When an applicant has presented convincing evidence of his residence to the tax assessor the exemption may be granted subject to review. Because of the nature of a federal income tax return, I am of the opinion that such a return may be considered in determining an applicant's residence. Standing alone, however, the return would not necessarily constitute conclusive evidence of a permanent residence."
Thus, the facts that an applicant for a homestead tax exemption has Florida license plates on his or her car and he or she is registered to vote in the county in which the homestead property is located may be looked to by the assessor as relevant in making the determination of whether the permanent residence requirement has been met. However, neither of those facts is conclusive that permanent residence has been established and, conversely, the absence of either one or both of these facts is not conclusive that permanent residence has not been established.
Your third question has been answered in the affirmative; both military personnel and civilians must satisfy the permanent residence requirement of the Constitution and statutes before a homestead exemption may properly be granted. An exception is provided by ss. 196.061 and 196.071, F. S., so that military personnel who have qualified for Florida's homestead tax exemption but later transfer their residence temporarily to another location because of their military duties will not lose their Florida homestead tax exemption.
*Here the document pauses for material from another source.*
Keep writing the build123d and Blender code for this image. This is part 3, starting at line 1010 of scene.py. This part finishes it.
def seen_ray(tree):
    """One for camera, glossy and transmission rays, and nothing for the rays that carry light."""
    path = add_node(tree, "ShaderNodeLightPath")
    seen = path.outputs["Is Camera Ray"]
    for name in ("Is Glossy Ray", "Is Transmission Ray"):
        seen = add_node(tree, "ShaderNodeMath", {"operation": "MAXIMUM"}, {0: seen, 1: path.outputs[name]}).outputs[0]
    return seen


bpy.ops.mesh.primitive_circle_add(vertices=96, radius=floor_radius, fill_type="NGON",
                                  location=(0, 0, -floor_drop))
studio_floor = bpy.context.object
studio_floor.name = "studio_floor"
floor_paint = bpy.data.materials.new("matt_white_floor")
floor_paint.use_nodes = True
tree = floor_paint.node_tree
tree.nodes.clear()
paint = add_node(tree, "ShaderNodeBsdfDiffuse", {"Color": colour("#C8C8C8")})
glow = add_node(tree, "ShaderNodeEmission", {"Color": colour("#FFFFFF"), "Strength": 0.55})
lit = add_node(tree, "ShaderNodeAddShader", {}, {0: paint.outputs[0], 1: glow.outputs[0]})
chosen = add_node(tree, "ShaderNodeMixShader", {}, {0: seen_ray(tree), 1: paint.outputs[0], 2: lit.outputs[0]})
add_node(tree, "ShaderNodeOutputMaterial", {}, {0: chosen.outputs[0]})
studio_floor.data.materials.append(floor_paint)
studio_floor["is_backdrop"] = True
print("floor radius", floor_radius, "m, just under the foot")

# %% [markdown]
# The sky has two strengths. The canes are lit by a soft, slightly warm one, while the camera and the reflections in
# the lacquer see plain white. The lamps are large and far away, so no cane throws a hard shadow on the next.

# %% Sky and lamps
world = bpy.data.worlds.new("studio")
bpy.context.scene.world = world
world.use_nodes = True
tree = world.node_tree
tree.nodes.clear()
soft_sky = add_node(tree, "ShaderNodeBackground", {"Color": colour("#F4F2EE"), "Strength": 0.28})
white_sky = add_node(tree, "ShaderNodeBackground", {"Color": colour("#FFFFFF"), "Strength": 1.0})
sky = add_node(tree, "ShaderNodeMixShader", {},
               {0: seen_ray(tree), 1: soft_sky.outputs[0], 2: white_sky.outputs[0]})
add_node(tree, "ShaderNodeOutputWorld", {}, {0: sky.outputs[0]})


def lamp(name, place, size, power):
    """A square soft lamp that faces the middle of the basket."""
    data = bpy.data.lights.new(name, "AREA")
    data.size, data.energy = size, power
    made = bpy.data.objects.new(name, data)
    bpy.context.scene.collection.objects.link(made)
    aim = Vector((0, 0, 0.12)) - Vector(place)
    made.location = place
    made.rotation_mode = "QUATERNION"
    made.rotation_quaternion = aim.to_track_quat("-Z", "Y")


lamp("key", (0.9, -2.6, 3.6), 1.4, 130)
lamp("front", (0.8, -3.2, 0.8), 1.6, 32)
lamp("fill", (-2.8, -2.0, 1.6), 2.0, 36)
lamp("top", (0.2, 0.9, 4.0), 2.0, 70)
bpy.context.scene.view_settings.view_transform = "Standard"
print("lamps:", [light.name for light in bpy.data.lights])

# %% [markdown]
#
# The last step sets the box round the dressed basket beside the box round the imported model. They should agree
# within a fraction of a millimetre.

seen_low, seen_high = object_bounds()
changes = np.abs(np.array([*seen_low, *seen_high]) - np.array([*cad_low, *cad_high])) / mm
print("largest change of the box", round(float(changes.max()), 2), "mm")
See AGO 071-55 where I expressed the opinion that a serviceperson is entitled to a homestead tax exemption even though he or she may be transferred elsewhere during his or her ownership, and rental of such property previously impressed with homestead status does not constitute abandonment for tax purposes.
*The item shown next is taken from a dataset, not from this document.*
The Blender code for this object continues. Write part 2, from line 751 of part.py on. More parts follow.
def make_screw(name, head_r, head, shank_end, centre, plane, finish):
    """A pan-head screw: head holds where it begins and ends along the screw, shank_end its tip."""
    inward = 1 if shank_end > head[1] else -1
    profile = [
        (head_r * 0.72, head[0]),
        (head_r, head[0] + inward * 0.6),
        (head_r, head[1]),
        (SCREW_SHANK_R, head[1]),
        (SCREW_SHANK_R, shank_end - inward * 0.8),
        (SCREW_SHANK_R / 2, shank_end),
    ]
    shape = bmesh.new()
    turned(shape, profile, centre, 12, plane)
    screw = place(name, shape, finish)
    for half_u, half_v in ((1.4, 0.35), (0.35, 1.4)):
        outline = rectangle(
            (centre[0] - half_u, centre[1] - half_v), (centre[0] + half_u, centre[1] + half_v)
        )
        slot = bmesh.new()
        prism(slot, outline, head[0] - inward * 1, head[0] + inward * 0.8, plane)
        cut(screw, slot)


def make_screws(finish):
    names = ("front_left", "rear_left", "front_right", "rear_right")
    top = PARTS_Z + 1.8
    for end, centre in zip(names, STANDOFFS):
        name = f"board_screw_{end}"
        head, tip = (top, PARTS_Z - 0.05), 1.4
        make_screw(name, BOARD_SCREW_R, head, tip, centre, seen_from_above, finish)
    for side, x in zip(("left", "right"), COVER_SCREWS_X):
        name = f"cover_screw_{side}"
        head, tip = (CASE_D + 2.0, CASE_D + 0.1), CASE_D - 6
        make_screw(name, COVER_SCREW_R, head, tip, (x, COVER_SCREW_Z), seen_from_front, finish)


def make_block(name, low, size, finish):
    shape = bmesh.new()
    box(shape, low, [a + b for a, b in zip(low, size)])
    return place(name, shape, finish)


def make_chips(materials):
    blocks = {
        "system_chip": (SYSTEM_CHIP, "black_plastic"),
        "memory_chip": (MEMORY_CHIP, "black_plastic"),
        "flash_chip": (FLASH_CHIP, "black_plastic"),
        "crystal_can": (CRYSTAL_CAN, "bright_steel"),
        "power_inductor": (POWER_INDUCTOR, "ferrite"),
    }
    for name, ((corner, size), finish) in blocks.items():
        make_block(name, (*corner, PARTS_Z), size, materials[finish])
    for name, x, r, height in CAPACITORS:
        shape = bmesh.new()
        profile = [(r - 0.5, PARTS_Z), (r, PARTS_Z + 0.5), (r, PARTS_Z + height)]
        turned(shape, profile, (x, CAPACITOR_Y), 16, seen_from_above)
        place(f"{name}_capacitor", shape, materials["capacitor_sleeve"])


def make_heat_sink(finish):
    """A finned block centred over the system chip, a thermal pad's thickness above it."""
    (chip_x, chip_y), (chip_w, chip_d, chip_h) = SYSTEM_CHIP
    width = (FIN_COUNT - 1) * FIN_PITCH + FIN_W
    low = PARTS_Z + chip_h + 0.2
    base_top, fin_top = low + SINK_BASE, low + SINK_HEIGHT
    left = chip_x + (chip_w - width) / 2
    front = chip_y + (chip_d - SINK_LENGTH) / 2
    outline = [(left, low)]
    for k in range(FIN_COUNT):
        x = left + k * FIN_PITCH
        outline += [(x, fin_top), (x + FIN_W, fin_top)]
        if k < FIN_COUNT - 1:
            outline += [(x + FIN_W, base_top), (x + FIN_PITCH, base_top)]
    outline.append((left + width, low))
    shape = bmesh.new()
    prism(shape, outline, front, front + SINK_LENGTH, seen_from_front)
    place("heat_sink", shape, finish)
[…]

Military personnel stationed in Florida may, of course, qualify for the homestead tax exemption provided, inter alia, they establish the homestead as their permanent residence. However, military personnel who take advantage of provisions of the Soldiers and Sailors Civil Relief Act of 1940, 50 App. U.S.C. s. 501 et seq., which permit them to avoid having to acquire a Florida driver's license, Florida license plates for their automobile, and having to pay certain Florida taxes, are permitted to do so because they are considered to remain legal residents of, or domiciled in, their "home" state, 50 App. U.S.C. s. 574(1). By taking advantage of such provisions, such action would appear to clearly negate any other assertions, oral or in writing, by affidavit or otherwise, that Florida is such an individual's "permanent residence." As stated in 11 Fla. Jur. Domicil and Residence s. 31:
"It is said that the best proof of one's domicile is his own statement as to where it is. However, declarations may be controlled by other facts in the case, and where the declarations of a party are inconsistent with his acts, his conduct is of greater evidential value than his declarations. . . ." (Emphasis supplied.)